Robust Deep Reinforcement Learning in Robotics via Adaptive Gradient-Masked Adversarial Attacks
Zongyuan Zhang, Tianyang Duan, Zheng Lin, Dong Huang, Zihan Fang, Zekai Sun, Ling Xiong, Hongbin Liang, Heming Cui, Yong Cui, Yue Gao
TL;DR
This work introduces Adaptive Gradient-Masked Reinforcement (AGMR), a white-box adversarial attack framework for deep RL in robotics. By employing a gradient-magnitude-based soft mask, AGMR identifies critical state dimensions and allocates perturbations selectively, with a dynamic interpolation factor that adapts during training. The method is trained in an on-policy setting and targets long-horizon performance, demonstrated on a quadruped locomotion task where AGMR outperforms standard attacks in degrading the victim’s rewards and promoting robustness via adversarial defense. The results underscore the importance of considering temporal dynamics and feature importance in adversarial RL and suggest practical defenses through adversarial training for real-world robotic systems.
Abstract
Deep reinforcement learning (DRL) has emerged as a promising approach for robotic control, but its realworld deployment remains challenging due to its vulnerability to environmental perturbations. Existing white-box adversarial attack methods, adapted from supervised learning, fail to effectively target DRL agents as they overlook temporal dynamics and indiscriminately perturb all state dimensions, limiting their impact on long-term rewards. To address these challenges, we propose the Adaptive Gradient-Masked Reinforcement (AGMR) Attack, a white-box attack method that combines DRL with a gradient-based soft masking mechanism to dynamically identify critical state dimensions and optimize adversarial policies.
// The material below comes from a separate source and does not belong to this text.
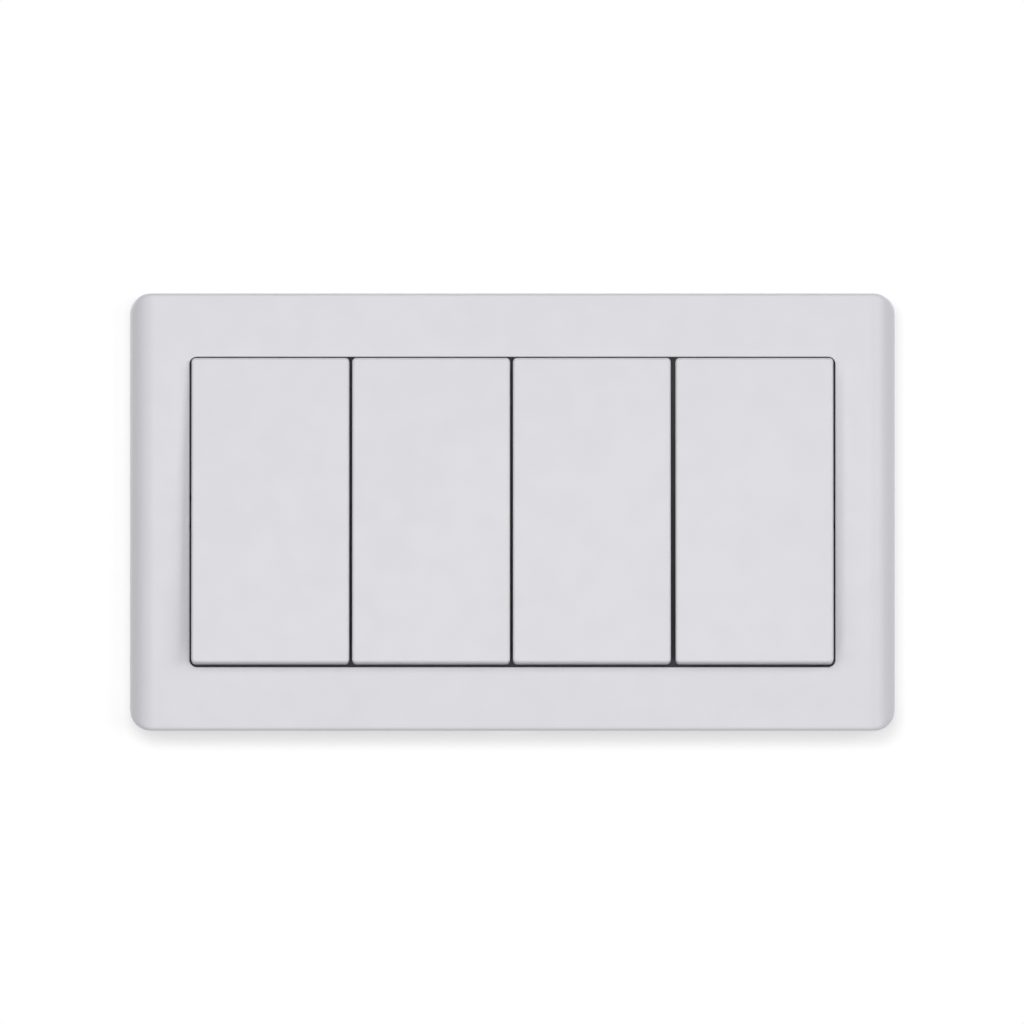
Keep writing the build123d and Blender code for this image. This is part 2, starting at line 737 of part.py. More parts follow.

AGMR selectively allocates perturbations to the most impactful state features and incorporates a dynamic adjustment mechanism to balance exploration and exploitation during training. Extensive experiments demonstrate that AGMR outperforms state-of-the-art adversarial attack methods in degrading the performance of the victim agent and enhances the victim agent's robustness through adversarial defense mechanisms.